[TASK TO CARRY OUT]
Set down the lines from the one containing "handle_shell_left();" to the one containing "for node in", both lines included, exactly as they stand and with no other lines.
════════
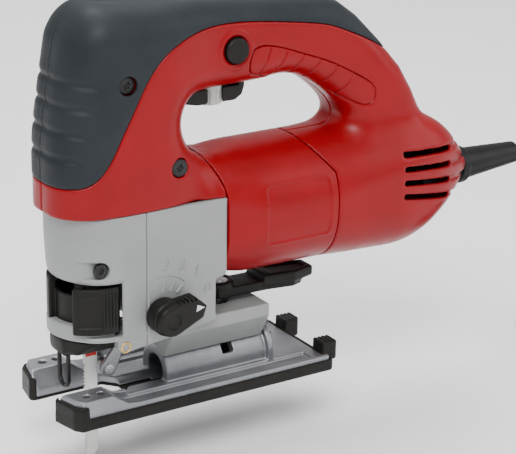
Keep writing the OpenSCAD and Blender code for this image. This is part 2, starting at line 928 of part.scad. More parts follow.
// Pin and shelf that carry the trigger, with the speed control board above.
module speed_module() {
    color([0.2, 0.35, 0.25]) {
        box([52, -9, 174], [84, 9, 192]);
        rod_y(-12, 12, 1.6, trigger_pivot[0], trigger_pivot[1]);
    }
}

// ---------------------------------------------------------------- shoe

slot_back_x = -34;
module shoe_outline(grow) {
    half = shoe_width / 2 - 1.8 + grow;
    inner = blade_slot_width / 2;
    front = -shoe_length / 2 + 1.8 - grow;
    back = shoe_length / 2 - 1 + grow;
    polygon([
        [back, -half + 2], [back, half - 2], [back - 2, half], [front + 3, half], [front, half - 4],
        [front - 3, inner + 2], [front - 1, inner], [slot_back_x - 6, inner], [slot_back_x, 6],
        [slot_back_x, -6], [slot_back_x - 6, -inner], [front - 1, -inner],
        [front - 3, -inner - 2], [front, -half + 4], [front + 3, -half], [back - 2, -half]
    ]);
}

// Aluminium casting: a plate with side rails, raised prongs and the half-round rocker.
module shoe_base() {
    rail_y = shoe_width / 2 - 1.8;
    inner_y = blade_slot_width / 2;
    color([0.62, 0.63, 0.65]) difference() {
        union() {
            plan_prism(1.8, 6.2) shoe_outline(0);
            intersection() {
                plan_prism(1.8, 20) shoe_outline(0);
                union() {
                    for (side = [-1, 1])
                        box([-60, side * (rail_y - 1.5) - 1.5, 1.8],
                            [big, side * (rail_y - 1.5) + 1.5, 8.6]);
                    side_prism(-40, 40)
                        polygon([
                            [-90, 2], [-90, 14.4], [-74, 15.6], [-57, 15.6], [-48, 9.6], [-40, 8.6],
                            [-40, 2]
                        ]);
                }
            }
            intersection() {
                rod_x(saddle_front_x + 1, saddle_back_x + 1.5, rocker_radius, 0, bevel_axis_z);
                box([-40, -30, 1.8], [60, 30, 30]);
            }
            intersection() {
                rod_x(saddle_back_x + 1.5, saddle_back_x + 5, rocker_radius + 3, 0, bevel_axis_z);
                box([-40, -30, 1.8], [60, 30, 30]);
            }
        }
        prong_holes();
        for (side = [-1, 1])
            cross_prism(-90, -45)
                polygon([[side * 10, 7], [side * inner_y, 7], [side * (inner_y + 5), 16], [side * 10, 16]]);
        rod_x(-40, 44, 8, 0, bevel_axis_z);
        clamp_slot();
        intersection() {
            plan_prism(4, 30) shoe_outline(-7);
            box([-52, -25.5, 4], [72, -16, 30]);
        }
        box([-44, 16, 4], [72, 25.5, 30]);
    }
}

// Slot across the rocker that lets the clamp screw through at any bevel.
module clamp_slot() {
    intersection() {
        box([clamp_x - 3.4, -30, bevel_axis_z], [clamp_x + 3.4, 30, 60]);
        difference() {
            rod_x(clamp_x - 8, clamp_x + 8, 30, 0, bevel_axis_z);
            rod_x(clamp_x - 9, clamp_x + 9, 7, 0, bevel_axis_z);
        }
        bevel_wedge();
    }
}

// Wedge of 68 degrees each way about the bevel axis.
module bevel_wedge() {
    translate([0, 0, bevel_axis_z])
        cross_prism(-50, 60) polygon([[0, 0], [48, 19], [0, 60], [-48, 19]]);
}

module prong_holes() {
    for (x = [-68.7, -60.7])
        for (y = [-25.2, 25.2])
            rod_z(0, 20, 2.2, x, y);
}

// Dark slide cover that snaps over the sole, with ribbed rear tabs.
module shoe_cover() {
    color([0.17, 0.16, 0.15]) {
        difference() {
            union() {
                plan_prism(0, 6.4) shoe_outline(1.8);
                intersection() {
                    plan_prism(0, 13) shoe_outline(1.8);
                    box([-100, -50, 0], [-71, 50, 20]);
                }
            }
            plan_prism(1.8, 20) shoe_outline(0.02);
            prong_holes();
        }
        for (side = [-1, 1]) {
            difference() {
                box([77.8, side * 19 - 5, 1], [87.5, side * 19 + 5, 12.5]);
                for (i = [0 : 2])
                    box([80 + i * 2.4, side * 19 - 6, 11.4], [81 + i * 2.4, side * 19 + 6, 13]);
            }
        }
    }
}

// ---------------------------------------------------------------- bevel clamp

clamp_x = 24;
module bevel_lever() {
    color([0.13, 0.13, 0.13]) difference() {
        union() {
            rod_z(44.3, 53, 9, clamp_x);
            plan_prism(44.3, 50)
                polygon([[20, -8.6], [50, -9.5], [66, -12], [72, -10], [72, 4], [50, 8], [24, 9]]);
            plan_prism(47, 53.5)
                polygon([[48, -10], [66, -13], [80, -9], [80, 2], [66, 5], [48, 8]]);
        }
        rod_z(40, 60, 3, clamp_x);
        rod_z(49, 60, 5.8, clamp_x);
    }
}

module clamp_screw() {
    color([0.75, 0.76, 0.78]) {
        rod_z(bevel_axis_z + 7.2, 53, 3, clamp_x);
        rod_z(49, 52.5, 5.7, clamp_x);
    }
}

module clamp_nut() {
    color([0.6, 0.61, 0.63]) difference() {
        rod_z(34.2, 38.5, 6, clamp_x);
        rod_z(30, 45, 3 + run, clamp_x);
    }
}

// ---------------------------------------------------------------- cord

protector_radius = 9;
protector_z = 92;
module cord_protector() {
    color([0.08, 0.08, 0.09]) {
        rod_x(166, 186, protector_radius, 0, protector_z);
        rod_x(182.5, 188, protector_radius + 1.8, 0, protector_z);
        translate([187.5, 0, protector_z]) rotate([0, 90 - 1.7, 0])
            cylinder(h = 39.5, r1 = protector_radius + 0.2, r2 = 6.3);
    }
}

module cord_clamp() {
    color([0.2, 0.2, 0.22]) difference() {
        box([150, -15, motor_z - 8], [160, 15, motor_z + 4]);
        rod_x(140, 170, cord_radius, 0, protector_z);
        for (y = [-11, 11]) rod_z(70, 110, 1.5, 150 + 5, y);
    }
}

// Rings of a tube along a route, each square to the route.
function route_ahead(route, i) =
    let (a = route[max(i - 1, 0)], b = route[min(i + 1, len(route) - 1)]) (b - a) / norm(b - a);
function tube_ring(route, i, radius, sides) =
    let (
        ahead = route_ahead(route, i),
        across = cross(ahead, [0.02, -0.3, 1]),
        u = across / norm(across),
        v = cross(u, ahead)
    )
    [for (k = [0 : sides - 1]) let (a = 360 * k / sides) route[i] + radius * (cos(a) * u + sin(a) * v)];

module tube(route, radius, sides) {
    rings = len(route);
    points = [for (i = [0 : rings - 1]) each tube_ring(route, i, radius, sides)];
    walls = [
        for (i = [0 : rings - 2])
            for (k = [0 : sides - 1])
                let (n = (k + 1) % sides)
                each [
                    [i * sides + k, i * sides + n, (i + 1) * sides + n],
                    [i * sides + k, (i + 1) * sides + n, (i + 1) * sides + k]
                ]
    ];
    caps = [
        [for (k = [sides - 1 : -1 : 0]) k],
        [for (k = [0 : sides - 1]) (rings - 1) * sides + k]
    ];
    polyhedron(points = points, faces = concat(walls, caps));
}

module cord_lead() {
    color([0.08, 0.08, 0.09]) tube(cord_route, cord_radius - 0.1, 10);
}

// Outer form of the cord's coil, lying on the floor.
module cord_coil() {
    color([0.08, 0.08, 0.09]) translate(coil_center) rotate_extrude($fn = 96)
        polygon([
            [coil_inner_radius + 2, 0], [coil_outer_radius - 2, 0], [coil_outer_radius, 3],
            [coil_outer_radius, coil_height - 5], [coil_outer_radius - 5, coil_height],
            [coil_inner_radius + 5, coil_height], [coil_inner_radius, coil_height - 5],
            [coil_inner_radius, 3]
        ]);
}

// Two-pin plug that lies on its flat side, in line with the end of the coil's last turn.
plug_half_width = 11.3;
plug_half_height = 9;
plug_back = 53;
plug_face = 84;
module on_plug_axis() {
    translate(coil_center + [0, 0, plug_half_height])
        rotate([0, 0, plug_turn]) translate([coil_turn_radius, 0, 0]) rotate([0, 0, 90]) children();
}

module plug_body() {
    color([0.08, 0.08, 0.09]) on_plug_axis() {
        rod_x(32, plug_back + 1, 5);
        for (i = [0 : 3]) rod_x(36 + i * 4.5, 38.5 + i * 4.5, 6);
        intersection() {
            rod_x(plug_back, plug_face, plug_half_width + 2);
            box([plug_back - 1, -plug_half_width, -plug_half_height],
                [plug_face + 1, plug_half_width, plug_half_height]);
        }
        box([plug_face - 4, -plug_half_width, -plug_half_height],
            [plug_face, plug_half_width, plug_half_height]);
    }
}

module plug_pins() {
    color([0.8, 0.72, 0.45]) on_plug_axis()
        for (side = [-1, 1])
            difference() {
                box([plug_face, side * 6.35 - 0.75, -3.15], [plug_face + 17, side * 6.35 + 0.75, 3.15]);
                rod_y(-10, 10, 1.5, plug_face + 13, 0);
            }
}

// ---------------------------------------------------------------- drawing

handle_shell_left();
handle_shell_right();
grip_left();
grip_right();
motor_housing();
gear_housing();
front_cover();
nose_guard();
wire_guard();
shell_screws();
cover_screws();
gearcase_screws();
switch_body();
speed_module();
stator();
field_coils();
brush_holders();
brushes();
brush_springs();
front_bearing();
rear_bearing();
cord_clamp();
cord_protector();
gear_pin();
carrier_pins();
fork_pin();
clamp_nut();
armature_shaft();
armature_core();
armature_windings();
commutator();
fan();
pinion();
drive_gear();
crank_pin();
counterweight();
plunger_carrier();
plunger_bushes();
plunger_rod();
yoke();
clamp_body();
clamp_collar();
blade();
roller_fork();
roller_rivet();
guide_roller();
selector_knob();
selector_shaft();
blade_lever();
trigger();
speed_dial();
lock_button();
shoe_base();
shoe_cover();
bevel_lever();
clamp_screw();
cord_lead();
cord_coil();
plug_body();
plug_pins();
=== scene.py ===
"""Barrel-handle jigsaw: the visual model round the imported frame.

Shapes are worked in millimetres and made in metres.
"""

import json
import math
from functools import reduce

import bpy
import numpy as np
from mathutils import Matrix, Vector


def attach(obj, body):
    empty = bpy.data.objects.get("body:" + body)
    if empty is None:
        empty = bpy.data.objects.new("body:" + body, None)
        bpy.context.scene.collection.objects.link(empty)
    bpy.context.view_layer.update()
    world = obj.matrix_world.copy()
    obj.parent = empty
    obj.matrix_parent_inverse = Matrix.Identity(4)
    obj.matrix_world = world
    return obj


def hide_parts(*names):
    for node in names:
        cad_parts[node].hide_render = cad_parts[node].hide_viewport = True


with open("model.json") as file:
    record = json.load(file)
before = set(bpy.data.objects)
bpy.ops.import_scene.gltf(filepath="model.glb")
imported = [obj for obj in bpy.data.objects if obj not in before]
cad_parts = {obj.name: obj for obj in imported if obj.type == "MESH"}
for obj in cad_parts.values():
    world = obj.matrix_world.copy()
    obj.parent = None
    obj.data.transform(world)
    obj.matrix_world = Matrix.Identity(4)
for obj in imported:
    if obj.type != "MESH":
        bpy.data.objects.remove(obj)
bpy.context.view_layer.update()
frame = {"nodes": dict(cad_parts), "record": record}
MM = 0.001
scene = bpy.context.scene

# ---------------- camera

CAMERA_PLACE = (-458.0, -784.3, 411.5)
CAMERA_YAW, CAMERA_PITCH, CAMERA_ROLL = 32.92, 19.65, 0.93
camera_data = bpy.data.cameras.new("camera")
camera_data.lens = 128.0
camera = bpy.data.objects.new("camera", camera_data)
scene.collection.objects.link(camera)
camera.matrix_world = (
    Matrix.Translation(Vector(CAMERA_PLACE) * MM)
    @ Matrix.Rotation(math.radians(-CAMERA_YAW), 4, "Z")
    @ Matrix.Rotation(math.radians(90 - CAMERA_PITCH), 4, "X")
    @ Matrix.Rotation(math.radians(CAMERA_ROLL), 4, "Z")
)
camera_data.clip_end = 20
scene.camera = camera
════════
[WRITTEN SOLUTION]
handle_shell_left();
handle_shell_right();
grip_left();
grip_right();
motor_housing();
gear_housing();
front_cover();
nose_guard();
wire_guard();
shell_screws();
cover_screws();
gearcase_screws();
switch_body();
speed_module();
stator();
field_coils();
brush_holders();
brushes();
brush_springs();
front_bearing();
rear_bearing();
cord_clamp();
cord_protector();
gear_pin();
carrier_pins();
fork_pin();
clamp_nut();
armature_shaft();
armature_core();
armature_windings();
commutator();
fan();
pinion();
drive_gear();
crank_pin();
counterweight();
plunger_carrier();
plunger_bushes();
plunger_rod();
yoke();
clamp_body();
clamp_collar();
blade();
roller_fork();
roller_rivet();
guide_roller();
selector_knob();
selector_shaft();
blade_lever();
trigger();
speed_dial();
lock_button();
shoe_base();
shoe_cover();
bevel_lever();
clamp_screw();
cord_lead();
cord_coil();
plug_body();
plug_pins();
=== scene.py ===
"""Barrel-handle jigsaw: the visual model round the imported frame.

Shapes are worked in millimetres and made in metres.
"""

import json
import math
from functools import reduce

import bpy
import numpy as np
from mathutils import Matrix, Vector


def attach(obj, body):
    empty = bpy.data.objects.get("body:" + body)
    if empty is None:
        empty = bpy.data.objects.new("body:" + body, None)
        bpy.context.scene.collection.objects.link(empty)
    bpy.context.view_layer.update()
    world = obj.matrix_world.copy()
    obj.parent = empty
    obj.matrix_parent_inverse = Matrix.Identity(4)
    obj.matrix_world = world
    return obj


def hide_parts(*names):
    for node in names:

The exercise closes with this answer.